* _Problem description_
Search the records below for the word "code". Pull out each line that has it.

* _Listed records_
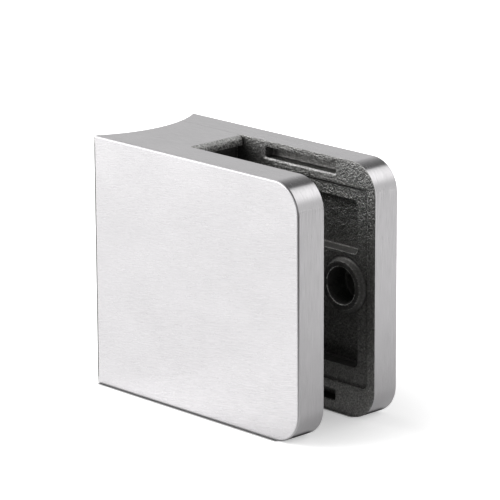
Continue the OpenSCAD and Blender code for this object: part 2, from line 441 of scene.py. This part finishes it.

---

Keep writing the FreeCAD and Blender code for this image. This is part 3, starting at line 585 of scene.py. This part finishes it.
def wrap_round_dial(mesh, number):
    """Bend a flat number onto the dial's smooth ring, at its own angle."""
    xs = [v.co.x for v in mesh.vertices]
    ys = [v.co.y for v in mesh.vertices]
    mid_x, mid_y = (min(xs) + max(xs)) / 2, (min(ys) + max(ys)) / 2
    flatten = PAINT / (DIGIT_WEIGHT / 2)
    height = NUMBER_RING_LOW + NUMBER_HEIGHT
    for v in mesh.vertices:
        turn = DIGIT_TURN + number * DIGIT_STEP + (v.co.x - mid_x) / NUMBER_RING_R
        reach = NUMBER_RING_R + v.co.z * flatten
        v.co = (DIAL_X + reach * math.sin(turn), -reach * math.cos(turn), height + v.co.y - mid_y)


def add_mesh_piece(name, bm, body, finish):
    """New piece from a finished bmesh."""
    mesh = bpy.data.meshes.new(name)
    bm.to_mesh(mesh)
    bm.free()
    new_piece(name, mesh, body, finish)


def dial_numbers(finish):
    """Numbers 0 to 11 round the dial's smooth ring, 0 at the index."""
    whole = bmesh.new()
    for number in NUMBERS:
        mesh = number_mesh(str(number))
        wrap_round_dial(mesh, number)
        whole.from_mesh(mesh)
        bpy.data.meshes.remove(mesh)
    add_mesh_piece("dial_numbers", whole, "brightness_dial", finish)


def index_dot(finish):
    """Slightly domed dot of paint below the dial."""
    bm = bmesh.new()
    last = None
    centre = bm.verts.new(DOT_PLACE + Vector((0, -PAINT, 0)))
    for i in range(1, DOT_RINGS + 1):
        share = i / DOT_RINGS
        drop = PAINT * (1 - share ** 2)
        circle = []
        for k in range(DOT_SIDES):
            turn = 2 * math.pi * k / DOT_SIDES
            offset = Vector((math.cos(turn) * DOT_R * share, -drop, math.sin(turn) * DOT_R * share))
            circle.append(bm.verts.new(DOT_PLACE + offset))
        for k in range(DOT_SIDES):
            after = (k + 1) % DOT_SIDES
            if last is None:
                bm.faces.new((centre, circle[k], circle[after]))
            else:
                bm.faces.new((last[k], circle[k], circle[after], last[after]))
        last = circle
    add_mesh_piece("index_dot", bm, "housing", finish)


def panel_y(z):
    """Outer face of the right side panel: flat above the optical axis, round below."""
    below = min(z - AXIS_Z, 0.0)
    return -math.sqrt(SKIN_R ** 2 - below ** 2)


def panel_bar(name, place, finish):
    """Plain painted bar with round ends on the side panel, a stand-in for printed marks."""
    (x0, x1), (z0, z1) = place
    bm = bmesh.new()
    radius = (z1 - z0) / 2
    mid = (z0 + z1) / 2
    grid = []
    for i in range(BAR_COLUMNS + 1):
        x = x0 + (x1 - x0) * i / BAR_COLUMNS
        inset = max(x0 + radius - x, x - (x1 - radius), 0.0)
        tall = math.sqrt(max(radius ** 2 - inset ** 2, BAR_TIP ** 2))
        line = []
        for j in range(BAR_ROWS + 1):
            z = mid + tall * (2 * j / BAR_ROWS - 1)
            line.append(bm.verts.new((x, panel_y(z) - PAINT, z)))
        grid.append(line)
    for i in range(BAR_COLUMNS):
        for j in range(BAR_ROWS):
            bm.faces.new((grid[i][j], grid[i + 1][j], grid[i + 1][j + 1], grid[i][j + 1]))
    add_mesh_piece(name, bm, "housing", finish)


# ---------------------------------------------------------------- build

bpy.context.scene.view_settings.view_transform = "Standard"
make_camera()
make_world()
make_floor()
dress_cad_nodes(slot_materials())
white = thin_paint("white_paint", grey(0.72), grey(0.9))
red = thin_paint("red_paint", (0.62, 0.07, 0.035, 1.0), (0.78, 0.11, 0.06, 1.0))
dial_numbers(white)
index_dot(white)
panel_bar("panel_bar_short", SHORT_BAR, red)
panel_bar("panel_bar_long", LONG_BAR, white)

* _Output for this exercise_
Continue the OpenSCAD and Blender code for this object: part 2, from line 441 of scene.py. This part finishes it.
Keep writing the FreeCAD and Blender code for this image. This is part 3, starting at line 585 of scene.py. This part finishes it.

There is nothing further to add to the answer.